Go through the records and show each line where the word "piece" occurs.

== Supplied data ==
_ _ _ _ _
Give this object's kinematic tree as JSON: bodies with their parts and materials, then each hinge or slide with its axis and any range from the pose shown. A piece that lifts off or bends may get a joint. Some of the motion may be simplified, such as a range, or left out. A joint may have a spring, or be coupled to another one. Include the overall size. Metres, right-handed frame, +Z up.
_ _ _ _ _
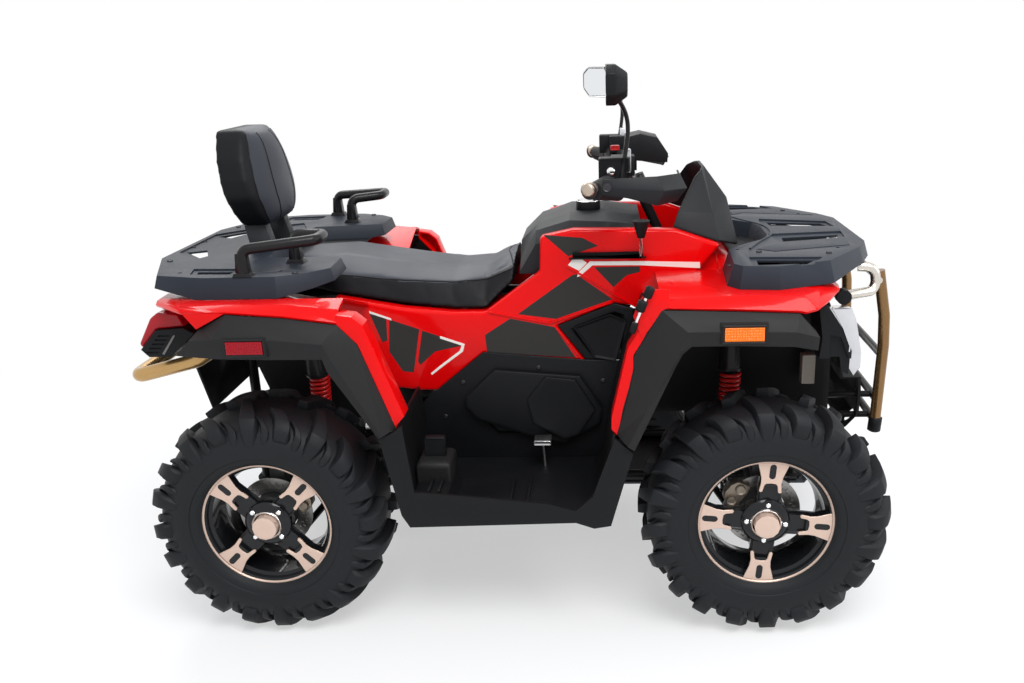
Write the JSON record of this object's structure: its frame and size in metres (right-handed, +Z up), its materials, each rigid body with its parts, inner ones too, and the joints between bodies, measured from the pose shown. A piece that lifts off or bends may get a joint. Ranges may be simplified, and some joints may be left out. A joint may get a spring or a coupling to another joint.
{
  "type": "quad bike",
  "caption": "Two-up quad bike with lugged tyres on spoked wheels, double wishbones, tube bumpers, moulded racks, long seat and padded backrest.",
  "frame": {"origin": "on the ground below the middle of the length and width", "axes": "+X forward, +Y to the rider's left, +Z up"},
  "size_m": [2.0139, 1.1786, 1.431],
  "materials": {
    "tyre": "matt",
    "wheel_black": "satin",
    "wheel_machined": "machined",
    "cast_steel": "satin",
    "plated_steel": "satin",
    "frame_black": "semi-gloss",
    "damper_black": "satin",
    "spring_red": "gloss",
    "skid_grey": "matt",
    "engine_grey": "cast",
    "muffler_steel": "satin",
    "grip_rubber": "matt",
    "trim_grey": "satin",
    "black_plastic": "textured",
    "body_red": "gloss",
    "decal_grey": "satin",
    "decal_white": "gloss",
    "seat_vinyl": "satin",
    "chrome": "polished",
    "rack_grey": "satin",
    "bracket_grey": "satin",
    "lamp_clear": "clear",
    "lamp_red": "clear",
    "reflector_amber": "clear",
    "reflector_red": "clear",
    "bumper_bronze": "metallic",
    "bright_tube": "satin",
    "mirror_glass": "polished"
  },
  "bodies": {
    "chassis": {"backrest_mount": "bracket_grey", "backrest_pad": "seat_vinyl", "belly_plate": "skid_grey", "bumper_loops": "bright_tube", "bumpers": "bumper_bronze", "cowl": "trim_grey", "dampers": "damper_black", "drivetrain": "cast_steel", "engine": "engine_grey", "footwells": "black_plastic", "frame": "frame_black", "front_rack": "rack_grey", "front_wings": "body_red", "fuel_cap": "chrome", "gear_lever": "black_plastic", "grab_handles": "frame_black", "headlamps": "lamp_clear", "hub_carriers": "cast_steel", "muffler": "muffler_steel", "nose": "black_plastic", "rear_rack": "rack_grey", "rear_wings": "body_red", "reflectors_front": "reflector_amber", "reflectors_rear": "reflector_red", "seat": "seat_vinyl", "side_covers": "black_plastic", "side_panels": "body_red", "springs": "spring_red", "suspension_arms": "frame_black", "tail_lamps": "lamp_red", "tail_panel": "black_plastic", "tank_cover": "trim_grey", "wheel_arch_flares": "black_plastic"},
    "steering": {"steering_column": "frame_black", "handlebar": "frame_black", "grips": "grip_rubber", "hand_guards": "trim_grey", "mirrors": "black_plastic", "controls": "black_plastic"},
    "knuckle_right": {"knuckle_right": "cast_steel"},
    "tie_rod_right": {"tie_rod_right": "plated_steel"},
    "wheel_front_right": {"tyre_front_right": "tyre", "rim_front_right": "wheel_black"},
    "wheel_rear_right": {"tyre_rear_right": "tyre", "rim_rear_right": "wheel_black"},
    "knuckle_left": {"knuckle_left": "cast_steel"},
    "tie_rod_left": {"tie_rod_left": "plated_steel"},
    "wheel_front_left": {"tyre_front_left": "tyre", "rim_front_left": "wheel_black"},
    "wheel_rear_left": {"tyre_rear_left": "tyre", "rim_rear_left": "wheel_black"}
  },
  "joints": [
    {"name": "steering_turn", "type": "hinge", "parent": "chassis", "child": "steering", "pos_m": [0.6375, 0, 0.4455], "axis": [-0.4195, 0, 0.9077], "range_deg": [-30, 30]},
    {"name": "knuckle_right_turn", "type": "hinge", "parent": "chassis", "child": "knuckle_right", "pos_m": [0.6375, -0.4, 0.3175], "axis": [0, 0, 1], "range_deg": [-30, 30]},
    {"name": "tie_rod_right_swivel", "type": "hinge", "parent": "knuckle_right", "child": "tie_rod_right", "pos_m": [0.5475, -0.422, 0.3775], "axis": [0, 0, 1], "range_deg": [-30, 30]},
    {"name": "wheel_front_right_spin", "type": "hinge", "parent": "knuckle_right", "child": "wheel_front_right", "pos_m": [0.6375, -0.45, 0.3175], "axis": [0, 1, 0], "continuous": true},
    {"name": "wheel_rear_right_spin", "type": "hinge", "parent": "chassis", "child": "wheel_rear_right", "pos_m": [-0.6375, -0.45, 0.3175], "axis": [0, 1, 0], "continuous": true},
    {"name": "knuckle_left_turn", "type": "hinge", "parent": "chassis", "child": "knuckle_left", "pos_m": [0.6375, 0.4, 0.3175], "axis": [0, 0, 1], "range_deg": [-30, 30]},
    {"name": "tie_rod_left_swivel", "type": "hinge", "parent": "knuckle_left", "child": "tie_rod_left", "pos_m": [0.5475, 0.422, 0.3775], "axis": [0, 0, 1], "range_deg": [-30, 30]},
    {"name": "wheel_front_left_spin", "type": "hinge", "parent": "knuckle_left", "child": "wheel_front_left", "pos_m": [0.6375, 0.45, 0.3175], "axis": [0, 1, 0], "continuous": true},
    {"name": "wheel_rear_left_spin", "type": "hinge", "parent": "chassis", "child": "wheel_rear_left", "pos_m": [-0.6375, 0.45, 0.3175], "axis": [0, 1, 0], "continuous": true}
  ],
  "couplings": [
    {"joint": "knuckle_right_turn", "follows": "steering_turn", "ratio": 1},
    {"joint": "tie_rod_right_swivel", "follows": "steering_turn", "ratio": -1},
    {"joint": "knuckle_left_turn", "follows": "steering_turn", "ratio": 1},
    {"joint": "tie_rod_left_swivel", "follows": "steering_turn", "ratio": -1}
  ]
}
_ _ _ _ _
== The reply ==
Give this object's kinematic tree as JSON: bodies with their parts and materials, then each hinge or slide with its axis and any range from the pose shown. A piece that lifts off or bends may get a joint. Some of the motion may be simplified, such as a range, or left out. A joint may have a spring, or be coupled to another one. Include the overall size. Metres, right-handed frame, +Z up.
Write the JSON record of this object's structure: its frame and size in metres (right-handed, +Z up), its materials, each rigid body with its parts, inner ones too, and the joints between bodies, measured from the pose shown. A piece that lifts off or bends may get a joint. Ranges may be simplified, and some joints may be left out. A joint may get a spring or a coupling to another joint.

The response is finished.